WASM compilation cache poisoned	Function returns wrong results across backends	Inconsistent results from the same function across queries	Clear cache directory; confirm cache directory is exclusive per database cluster.
Function from compromised registry pulled	Malicious function deployed	Manifest reconciler detects digest mismatch	Drop the function; investigate via cosign signature audit.
pg_wasm extension version mismatch with module ABI	Functions fail to load after extension upgrade	Extension upgrade runtime errors	Pin extension version; recompile modules against the new ABI.
Resource exhaustion in shared backend	Other queries on the same backend slow down or fail	Backend memory metric near `work_mem` or backend total	Use connection pooling so a misbehaving query is bounded to one backend. Set `pg_wasm.max_memory_bytes` low enough that 100% utilization does not OOM.
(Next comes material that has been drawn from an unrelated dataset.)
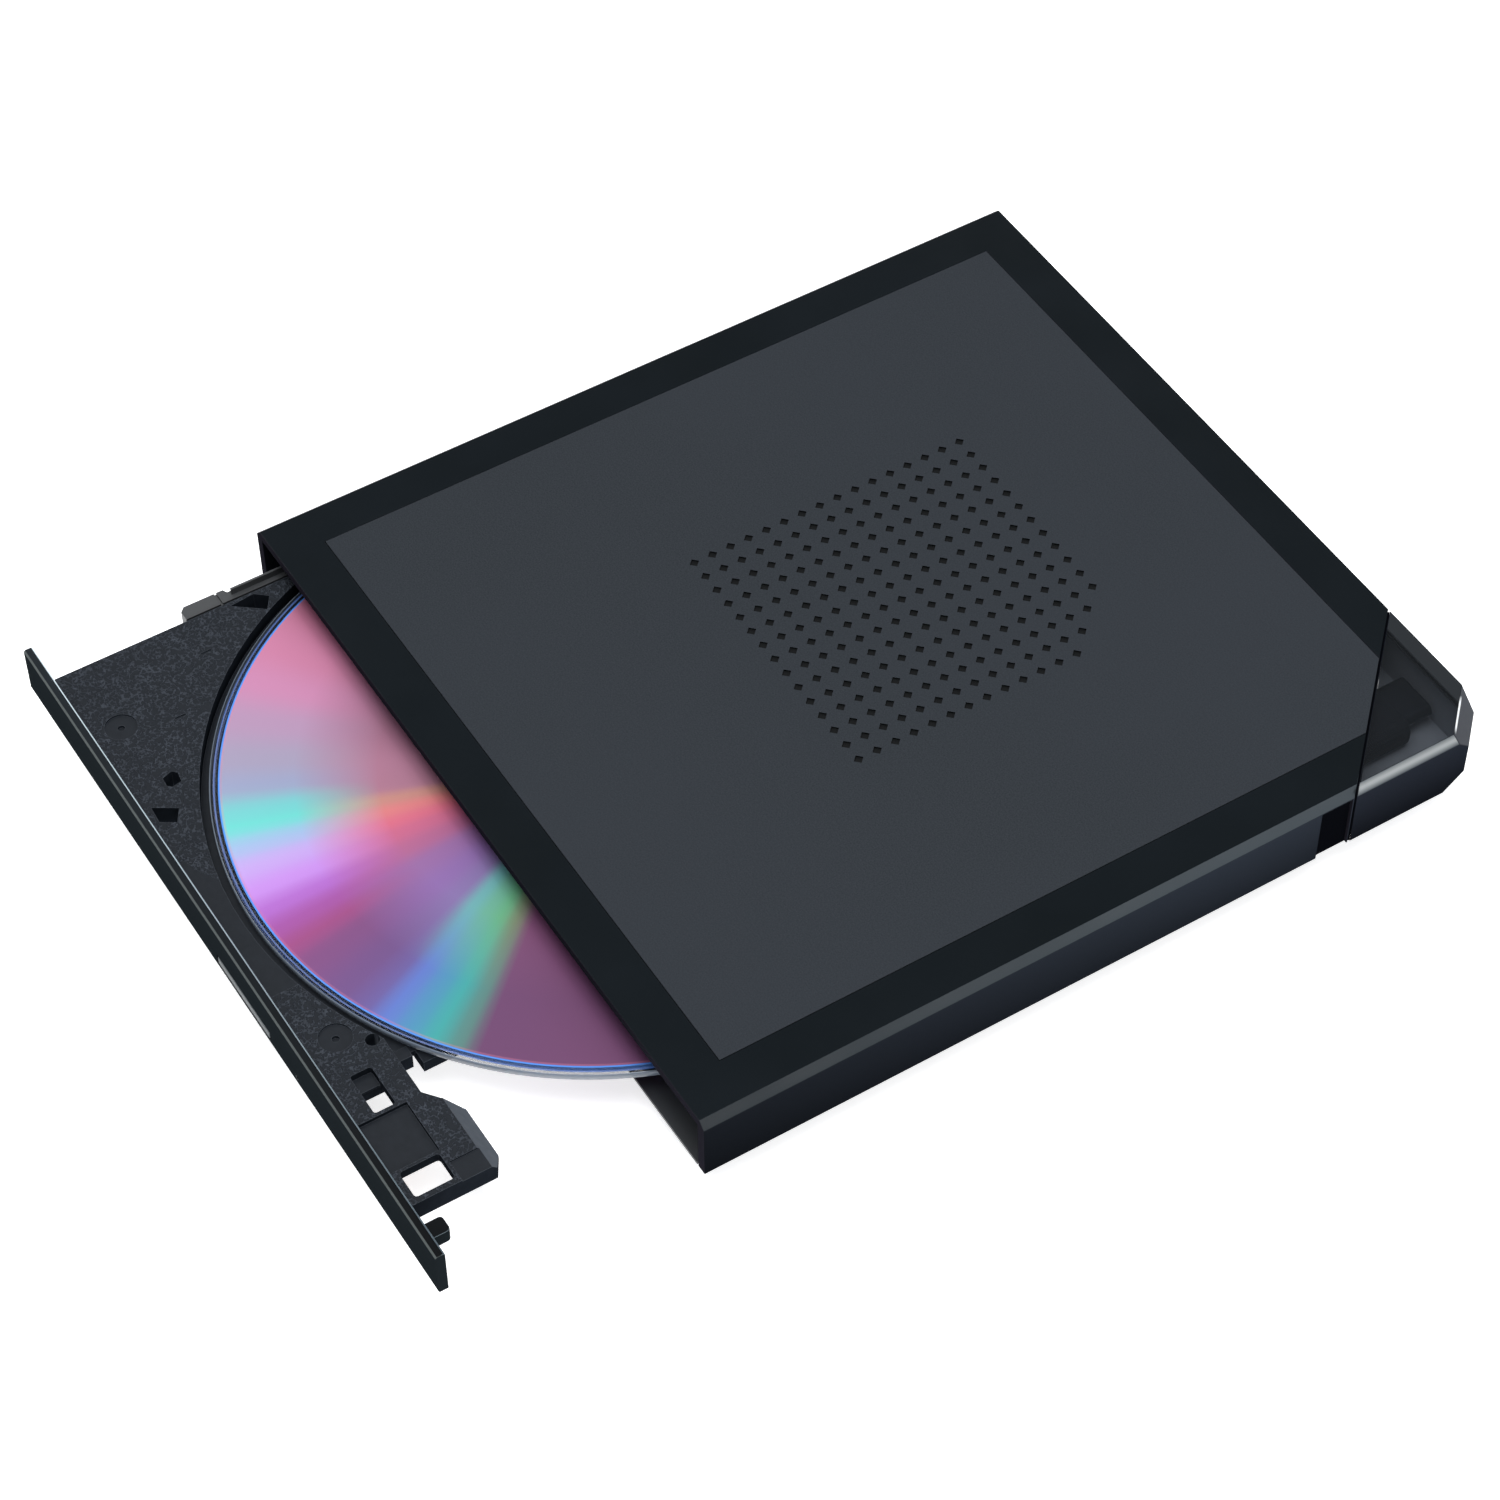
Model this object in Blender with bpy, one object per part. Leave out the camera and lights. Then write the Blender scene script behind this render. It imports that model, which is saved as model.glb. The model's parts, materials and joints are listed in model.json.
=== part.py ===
"""Slim external optical drive with its tray drawn out and a disc on the hub.

Every size below is in millimetres; add_part turns a shape into metres.
Shapes are written in the closed drive's frame: x = 0 is the middle of the case,
y = 0 its front face, z = 0 the surface it stands on. The moving groups are then
shifted forward by the distance that the tray stands open.
"""
import math

import bmesh
import bpy
from mathutils import Matrix, Vector

MM = 0.001
GAP = 0.3

# Case
CASE_WIDTH = 137.6
CASE_DEPTH = 142.8
CASE_TOP = 17.4
CASE_BOTTOM = 5.4
CASE_WALL = 1.8
TOP_WALL = 1.7
EDGE_CHAMFER = 1.3
HALF = CASE_WIDTH / 2
INNER_HALF = HALF - CASE_WALL
INNER_TOP = CASE_TOP - TOP_WALL
INNER_REAR = CASE_DEPTH - CASE_WALL

# How far the tray stands open at rest, and the runners' share of its travel
TRAY_OPEN = 42.4
RUNNER_RATIO = 0.75

# Rear right corner: 45 degree lines are given by x + y
CAP_LINE = 184.4
BAY_LINE = 160.0
BAY_WALL = 2.0
BAY_FLOOR = 6.2
CHASSIS_LINE = 157.4
CAP_CORNER = 206.6
NOTCH_FRONT = 109.6
NOTCH_REAR = 115.4
NOTCH_TOP = 15.9

# Lower case
PLATE_LOW = 1.0
PLATE_HIGH = 2.2
PLATE_INSET = 4.5
RING_INSET = 10.8
RING_WALL = 1.5
RIM_HIGH = 6.0
FOOT_RADIUS = 4.5
FOOT_HEIGHT = 1.3

# Drive mechanism levels
CHASSIS_LEFT = -66.2
CHASSIS_RIGHT = 64.4
CHASSIS_FRONT = 3.4
CHASSIS_REAR = 139.6
CHASSIS_LOW = 6.3
SHEET = 0.5
FLOOR = CHASSIS_LOW + SHEET
COVER_LOW = 14.9

# Tray, bezel and disc
TRAY_TOP = 12.0
TRAY_LOW = 8.3
TRAY_LEFT = -61.2
TRAY_RIGHT = 30.0
TRAY_FRONT = 2.4
TRAY_REAR = 133.5
TRAY_LINE = 156.2
RECESS_RADIUS = 61.4
RECESS_FLOOR = 9.4
BEZEL_HALF = 66.6
BEZEL_LOW = 6.3
BEZEL_TOP = 15.1
BEZEL_THICK = 1.6
DISC_X = -2.2
DISC_Y = 66.7
DISC_RADIUS = 60.0
DISC_HOLE = 7.5
DISC_LOW = 10.35
DISC_TOP = 11.55

# Cable
CABLE_RADIUS = 1.4
GROOVE_Z = 3.8
PLUG_X = 53.2
PLUG_Z = 9.3


def clear_scene():
    for item in list(bpy.data.objects):
        bpy.data.objects.remove(item, do_unlink=True)


def material(name, colour, roughness, metallic=0.0, alpha=1.0):
    found = bpy.data.materials.get(name)
    if found:
        return found
    made = bpy.data.materials.new(name)
    made.use_nodes = True
    shader = made.node_tree.nodes["Principled BSDF"]
    shader.inputs["Base Color"].default_value = (*colour, 1.0)
    shader.inputs["Roughness"].default_value = roughness
    shader.inputs["Metallic"].default_value = metallic
    shader.inputs["Alpha"].default_value = alpha
    return made


def gloss_black():
    return material("gloss_black", (0.010, 0.012, 0.013), 0.22)


def slate_matte():
    return material("slate_matte", (0.045, 0.051, 0.060), 0.62)


def smoked_plastic():
    return material("smoked_plastic", (0.035, 0.042, 0.050), 0.15, alpha=0.55)


def tray_plastic():
    return material("tray_plastic", (0.030, 0.034, 0.038), 0.58)


def bezel_plastic():
    return material("bezel_plastic", (0.012, 0.014, 0.016), 0.35)


def grey_plastic():
    return material("grey_plastic", (0.16, 0.18, 0.18), 0.45)


def white_plastic():
    return material("white_plastic", (0.62, 0.61, 0.58), 0.5)


def rubber():
    return material("rubber", (0.018, 0.018, 0.019), 0.85)


def sheet_steel():
    return material("sheet_steel", (0.55, 0.56, 0.57), 0.38, 1.0)


def bright_steel():
    return material("bright_steel", (0.66, 0.66, 0.67), 0.22, 1.0)


def board_green():
    return material("board_green", (0.020, 0.090, 0.045), 0.5)


def chip_black():
    return material("chip_black", (0.015, 0.015, 0.016), 0.6)


def copper():
    return material("copper", (0.72, 0.38, 0.20), 0.35, 1.0)


def amber_film():
    return material("amber_film", (0.42, 0.20, 0.05), 0.4)


def lens_glass():
    return material("lens_glass", (0.30, 0.36, 0.52), 0.05, alpha=0.6)


def disc_surface():
    return material("disc_surface", (0.52, 0.50, 0.62), 0.18, 0.9)


def add_group(name, parent=None, pivot=(0.0, 0.0, 0.0), shift=(0.0, 0.0, 0.0)):
    """An empty on a moving body's joint axis; pivot is its place in the closed frame."""
    empty = bpy.data.objects.new(name, None)
    bpy.context.collection.objects.link(empty)
    base = Vector(parent["pivot"]) if parent else Vector((0, 0, 0))
    empty["pivot"] = list(pivot)
    empty.parent = parent
    empty.location = (Vector(pivot) - base + Vector(shift)) * MM
    return empty


def add_object(name, data, group, pivot):
    item = bpy.data.objects.new(name, data)
    bpy.context.collection.objects.link(item)
    item.parent = group
    item.location = (Vector(pivot) - Vector(group["pivot"])) * MM
    return item


def add_mesh(name, shape, group, pivot):
    bmesh.ops.recalc_face_normals(shape, faces=shape.faces)
    bmesh.ops.translate(shape, verts=shape.verts, vec=-Vector(pivot))
    bmesh.ops.scale(shape, verts=shape.verts, vec=(MM, MM, MM))
    mesh = bpy.data.meshes.new(name)
    shape.to_mesh(mesh)
    shape.free()
    return add_object(name, mesh, group, pivot)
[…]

When to Consider a Managed Alternative

Operating WASM-extension databases at scale requires extension lifecycle management, function distribution, audit pipelines, and capability review on every function (4-10 hours/month for a multi-team Postgres cluster).

Neon and Supabase: managed Postgres with WASM-extension support; capability constraints managed by the platform.
ClickHouse Cloud: managed UDF deployment with platform-side validation.
SurrealDB Cloud: managed function lifecycle with hardened defaults.